►
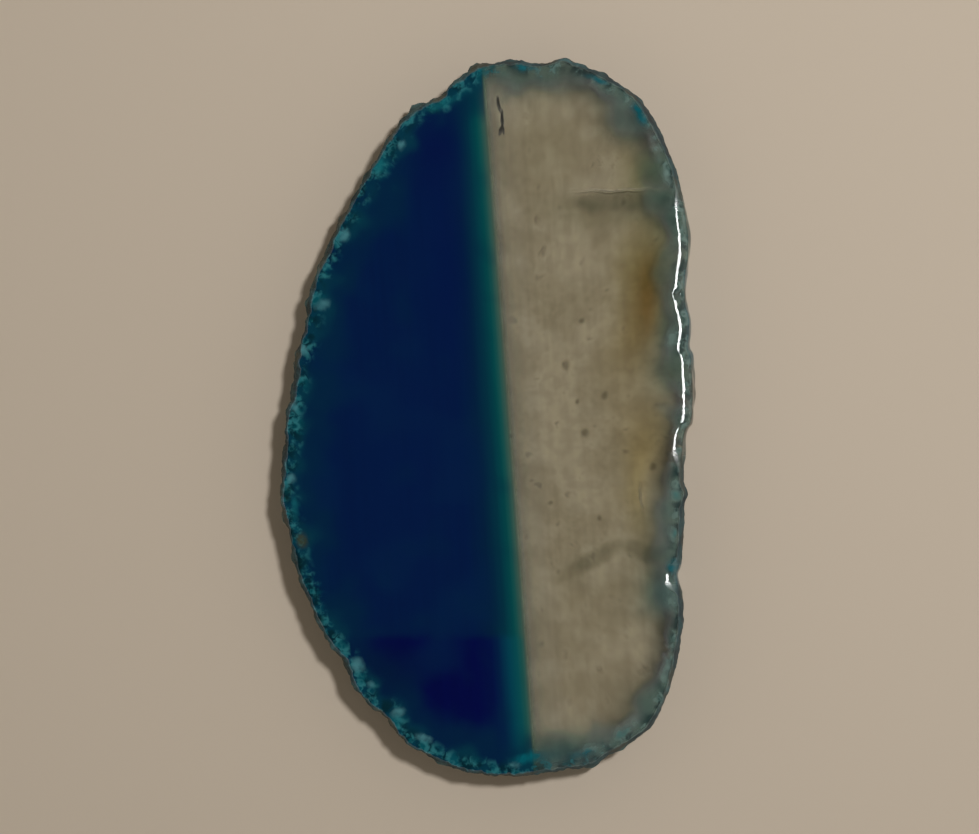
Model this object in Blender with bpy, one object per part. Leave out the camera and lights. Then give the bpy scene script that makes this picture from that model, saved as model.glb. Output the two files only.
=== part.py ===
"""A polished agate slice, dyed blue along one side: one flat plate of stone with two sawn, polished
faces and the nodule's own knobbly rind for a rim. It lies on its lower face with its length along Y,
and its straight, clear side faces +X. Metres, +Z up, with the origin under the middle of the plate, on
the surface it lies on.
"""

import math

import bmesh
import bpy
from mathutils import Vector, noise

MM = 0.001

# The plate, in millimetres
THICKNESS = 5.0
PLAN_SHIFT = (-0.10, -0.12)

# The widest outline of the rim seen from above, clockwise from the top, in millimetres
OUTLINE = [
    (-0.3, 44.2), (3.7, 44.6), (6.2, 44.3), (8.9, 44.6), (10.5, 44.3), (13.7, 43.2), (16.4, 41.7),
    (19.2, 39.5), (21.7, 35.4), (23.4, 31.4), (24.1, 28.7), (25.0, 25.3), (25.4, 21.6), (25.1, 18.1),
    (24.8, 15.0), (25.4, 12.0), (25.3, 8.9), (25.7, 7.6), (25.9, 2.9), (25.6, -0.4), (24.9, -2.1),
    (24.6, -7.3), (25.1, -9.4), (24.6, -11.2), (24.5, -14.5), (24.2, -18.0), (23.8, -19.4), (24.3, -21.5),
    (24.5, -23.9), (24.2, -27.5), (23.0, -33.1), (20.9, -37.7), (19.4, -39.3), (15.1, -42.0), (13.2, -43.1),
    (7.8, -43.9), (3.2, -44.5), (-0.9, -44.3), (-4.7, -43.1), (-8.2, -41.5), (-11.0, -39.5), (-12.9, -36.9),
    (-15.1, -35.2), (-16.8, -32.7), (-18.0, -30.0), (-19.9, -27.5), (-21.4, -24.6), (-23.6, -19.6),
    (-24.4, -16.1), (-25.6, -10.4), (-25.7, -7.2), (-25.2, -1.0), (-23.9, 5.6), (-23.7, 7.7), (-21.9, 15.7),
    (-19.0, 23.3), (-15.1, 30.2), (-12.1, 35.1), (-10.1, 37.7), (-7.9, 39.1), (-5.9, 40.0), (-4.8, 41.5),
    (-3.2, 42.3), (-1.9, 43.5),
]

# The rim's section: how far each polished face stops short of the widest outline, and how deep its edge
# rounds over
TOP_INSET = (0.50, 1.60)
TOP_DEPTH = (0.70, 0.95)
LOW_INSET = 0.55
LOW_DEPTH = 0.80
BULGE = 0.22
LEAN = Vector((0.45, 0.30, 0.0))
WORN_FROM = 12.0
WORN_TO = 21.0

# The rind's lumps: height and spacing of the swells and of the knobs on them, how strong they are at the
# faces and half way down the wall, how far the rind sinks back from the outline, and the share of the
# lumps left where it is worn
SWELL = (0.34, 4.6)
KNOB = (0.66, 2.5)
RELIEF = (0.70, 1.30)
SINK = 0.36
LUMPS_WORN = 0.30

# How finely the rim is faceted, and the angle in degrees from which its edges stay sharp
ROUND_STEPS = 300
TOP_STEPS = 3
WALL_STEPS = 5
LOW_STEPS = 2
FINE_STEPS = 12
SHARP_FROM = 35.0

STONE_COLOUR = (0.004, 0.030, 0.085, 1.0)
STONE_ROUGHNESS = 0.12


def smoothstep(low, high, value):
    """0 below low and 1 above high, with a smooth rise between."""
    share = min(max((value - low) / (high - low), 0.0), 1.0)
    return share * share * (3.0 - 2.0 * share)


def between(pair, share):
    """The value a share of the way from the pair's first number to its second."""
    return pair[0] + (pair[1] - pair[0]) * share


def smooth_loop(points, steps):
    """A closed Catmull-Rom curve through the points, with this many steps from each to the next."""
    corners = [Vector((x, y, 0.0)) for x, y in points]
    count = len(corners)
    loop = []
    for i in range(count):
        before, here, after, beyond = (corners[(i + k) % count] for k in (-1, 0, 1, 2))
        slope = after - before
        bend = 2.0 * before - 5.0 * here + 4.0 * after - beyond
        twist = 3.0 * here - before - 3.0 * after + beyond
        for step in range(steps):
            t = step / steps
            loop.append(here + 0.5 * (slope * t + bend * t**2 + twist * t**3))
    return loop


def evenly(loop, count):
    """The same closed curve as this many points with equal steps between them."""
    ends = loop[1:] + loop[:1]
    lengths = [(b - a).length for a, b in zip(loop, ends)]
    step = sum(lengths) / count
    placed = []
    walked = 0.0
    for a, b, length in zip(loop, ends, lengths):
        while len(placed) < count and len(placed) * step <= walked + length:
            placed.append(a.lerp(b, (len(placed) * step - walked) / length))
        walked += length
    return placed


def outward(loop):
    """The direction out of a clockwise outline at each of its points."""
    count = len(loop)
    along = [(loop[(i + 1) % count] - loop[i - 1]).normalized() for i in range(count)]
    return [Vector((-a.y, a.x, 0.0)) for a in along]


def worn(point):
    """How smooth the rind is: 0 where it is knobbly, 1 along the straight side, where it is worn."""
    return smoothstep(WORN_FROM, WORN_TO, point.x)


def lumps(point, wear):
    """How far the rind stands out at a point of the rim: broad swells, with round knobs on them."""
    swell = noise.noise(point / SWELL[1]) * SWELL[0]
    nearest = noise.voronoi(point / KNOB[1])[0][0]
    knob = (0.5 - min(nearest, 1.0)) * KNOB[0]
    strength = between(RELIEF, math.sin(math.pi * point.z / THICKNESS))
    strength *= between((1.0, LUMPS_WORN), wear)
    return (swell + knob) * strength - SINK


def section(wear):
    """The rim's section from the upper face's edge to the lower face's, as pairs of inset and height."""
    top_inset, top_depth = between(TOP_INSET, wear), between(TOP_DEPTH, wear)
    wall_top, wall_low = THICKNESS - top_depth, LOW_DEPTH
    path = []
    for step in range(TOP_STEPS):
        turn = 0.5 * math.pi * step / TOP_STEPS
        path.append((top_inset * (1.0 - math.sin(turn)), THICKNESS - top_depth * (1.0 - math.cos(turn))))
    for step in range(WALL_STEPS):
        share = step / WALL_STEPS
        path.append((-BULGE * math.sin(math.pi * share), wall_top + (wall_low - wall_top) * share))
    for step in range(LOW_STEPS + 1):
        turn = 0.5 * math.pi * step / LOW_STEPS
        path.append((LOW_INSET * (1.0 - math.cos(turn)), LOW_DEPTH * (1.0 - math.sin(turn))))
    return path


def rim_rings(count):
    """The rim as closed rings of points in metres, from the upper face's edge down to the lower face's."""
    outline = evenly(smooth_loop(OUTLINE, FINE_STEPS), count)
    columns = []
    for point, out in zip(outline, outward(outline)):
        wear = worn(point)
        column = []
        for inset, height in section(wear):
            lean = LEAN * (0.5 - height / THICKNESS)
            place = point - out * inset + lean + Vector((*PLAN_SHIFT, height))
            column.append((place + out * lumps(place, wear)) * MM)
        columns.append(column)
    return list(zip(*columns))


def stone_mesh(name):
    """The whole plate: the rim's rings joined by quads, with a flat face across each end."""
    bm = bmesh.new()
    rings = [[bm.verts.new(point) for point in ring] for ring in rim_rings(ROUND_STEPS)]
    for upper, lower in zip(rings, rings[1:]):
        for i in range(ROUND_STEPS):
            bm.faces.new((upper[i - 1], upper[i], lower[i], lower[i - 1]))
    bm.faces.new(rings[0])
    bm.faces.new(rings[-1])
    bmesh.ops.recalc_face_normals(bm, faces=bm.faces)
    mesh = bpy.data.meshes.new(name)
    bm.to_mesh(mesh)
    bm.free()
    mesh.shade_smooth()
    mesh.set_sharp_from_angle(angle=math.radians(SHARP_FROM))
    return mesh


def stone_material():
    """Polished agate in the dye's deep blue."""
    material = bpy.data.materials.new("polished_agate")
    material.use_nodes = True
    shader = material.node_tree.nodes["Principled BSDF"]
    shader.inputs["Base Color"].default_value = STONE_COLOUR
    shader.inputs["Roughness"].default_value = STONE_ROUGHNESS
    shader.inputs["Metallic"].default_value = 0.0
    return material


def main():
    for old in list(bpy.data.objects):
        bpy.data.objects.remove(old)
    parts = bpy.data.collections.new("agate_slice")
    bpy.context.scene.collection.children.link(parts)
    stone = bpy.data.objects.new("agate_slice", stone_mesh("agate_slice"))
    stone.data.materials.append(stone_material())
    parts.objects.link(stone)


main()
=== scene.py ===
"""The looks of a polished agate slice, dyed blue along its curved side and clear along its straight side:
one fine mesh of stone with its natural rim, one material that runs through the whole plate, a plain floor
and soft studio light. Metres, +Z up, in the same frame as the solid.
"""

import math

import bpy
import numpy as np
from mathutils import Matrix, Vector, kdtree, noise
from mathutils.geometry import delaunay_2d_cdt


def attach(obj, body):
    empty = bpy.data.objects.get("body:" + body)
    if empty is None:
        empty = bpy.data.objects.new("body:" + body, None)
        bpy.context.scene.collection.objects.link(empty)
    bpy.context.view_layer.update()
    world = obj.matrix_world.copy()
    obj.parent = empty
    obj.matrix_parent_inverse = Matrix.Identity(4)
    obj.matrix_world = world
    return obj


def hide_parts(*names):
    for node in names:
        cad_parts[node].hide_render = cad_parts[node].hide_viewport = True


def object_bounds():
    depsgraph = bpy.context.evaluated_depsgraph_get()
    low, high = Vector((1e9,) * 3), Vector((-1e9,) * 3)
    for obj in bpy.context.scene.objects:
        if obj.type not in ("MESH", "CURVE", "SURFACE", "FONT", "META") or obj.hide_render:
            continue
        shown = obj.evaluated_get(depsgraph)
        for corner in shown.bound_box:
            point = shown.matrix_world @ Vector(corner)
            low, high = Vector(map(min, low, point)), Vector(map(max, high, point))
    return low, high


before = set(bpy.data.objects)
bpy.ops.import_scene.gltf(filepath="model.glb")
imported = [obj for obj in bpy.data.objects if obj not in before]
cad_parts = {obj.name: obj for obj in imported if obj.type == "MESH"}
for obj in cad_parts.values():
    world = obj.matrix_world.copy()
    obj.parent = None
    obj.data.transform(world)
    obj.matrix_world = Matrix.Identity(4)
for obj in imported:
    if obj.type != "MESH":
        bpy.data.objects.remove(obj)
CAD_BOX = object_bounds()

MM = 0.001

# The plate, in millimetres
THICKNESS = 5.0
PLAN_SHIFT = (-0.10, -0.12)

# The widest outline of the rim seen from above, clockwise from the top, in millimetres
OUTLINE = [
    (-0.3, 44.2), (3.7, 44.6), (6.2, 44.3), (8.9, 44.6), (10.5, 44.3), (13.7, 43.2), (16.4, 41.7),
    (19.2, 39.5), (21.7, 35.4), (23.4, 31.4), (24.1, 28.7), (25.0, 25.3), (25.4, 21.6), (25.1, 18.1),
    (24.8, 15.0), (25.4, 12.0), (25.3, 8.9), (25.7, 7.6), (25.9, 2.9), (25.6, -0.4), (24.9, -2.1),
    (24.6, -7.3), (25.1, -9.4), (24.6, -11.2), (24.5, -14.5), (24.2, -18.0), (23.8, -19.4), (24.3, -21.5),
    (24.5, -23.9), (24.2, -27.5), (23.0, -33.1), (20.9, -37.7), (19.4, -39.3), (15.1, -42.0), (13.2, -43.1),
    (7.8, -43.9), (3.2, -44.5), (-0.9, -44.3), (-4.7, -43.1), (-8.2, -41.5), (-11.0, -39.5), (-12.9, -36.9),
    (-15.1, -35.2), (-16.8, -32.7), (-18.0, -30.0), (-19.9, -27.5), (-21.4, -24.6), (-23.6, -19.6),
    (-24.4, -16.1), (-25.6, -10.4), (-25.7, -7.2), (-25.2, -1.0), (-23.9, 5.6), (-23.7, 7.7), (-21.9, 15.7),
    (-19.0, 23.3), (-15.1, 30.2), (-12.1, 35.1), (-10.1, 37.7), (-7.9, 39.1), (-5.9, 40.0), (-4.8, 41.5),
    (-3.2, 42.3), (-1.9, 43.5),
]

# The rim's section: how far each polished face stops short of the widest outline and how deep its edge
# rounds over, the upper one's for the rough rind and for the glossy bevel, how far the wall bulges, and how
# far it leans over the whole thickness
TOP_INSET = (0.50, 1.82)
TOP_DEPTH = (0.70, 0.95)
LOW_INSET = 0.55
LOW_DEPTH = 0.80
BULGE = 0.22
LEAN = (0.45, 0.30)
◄
→ **AIM**
Extract exactly and only the span of lines that begins at the line containing "bpy.context.scene.collection.children.link(parts)" and ends at the line containing "obj.parent = empty".

→ **TASK OUTPUT**
    bpy.context.scene.collection.children.link(parts)
    stone = bpy.data.objects.new("agate_slice", stone_mesh("agate_slice"))
    stone.data.materials.append(stone_material())
    parts.objects.link(stone)


main()
=== scene.py ===
"""The looks of a polished agate slice, dyed blue along its curved side and clear along its straight side:
one fine mesh of stone with its natural rim, one material that runs through the whole plate, a plain floor
and soft studio light. Metres, +Z up, in the same frame as the solid.
"""

import math

import bpy
import numpy as np
from mathutils import Matrix, Vector, kdtree, noise
from mathutils.geometry import delaunay_2d_cdt


def attach(obj, body):
    empty = bpy.data.objects.get("body:" + body)
    if empty is None:
        empty = bpy.data.objects.new("body:" + body, None)
        bpy.context.scene.collection.objects.link(empty)
    bpy.context.view_layer.update()
    world = obj.matrix_world.copy()
    obj.parent = empty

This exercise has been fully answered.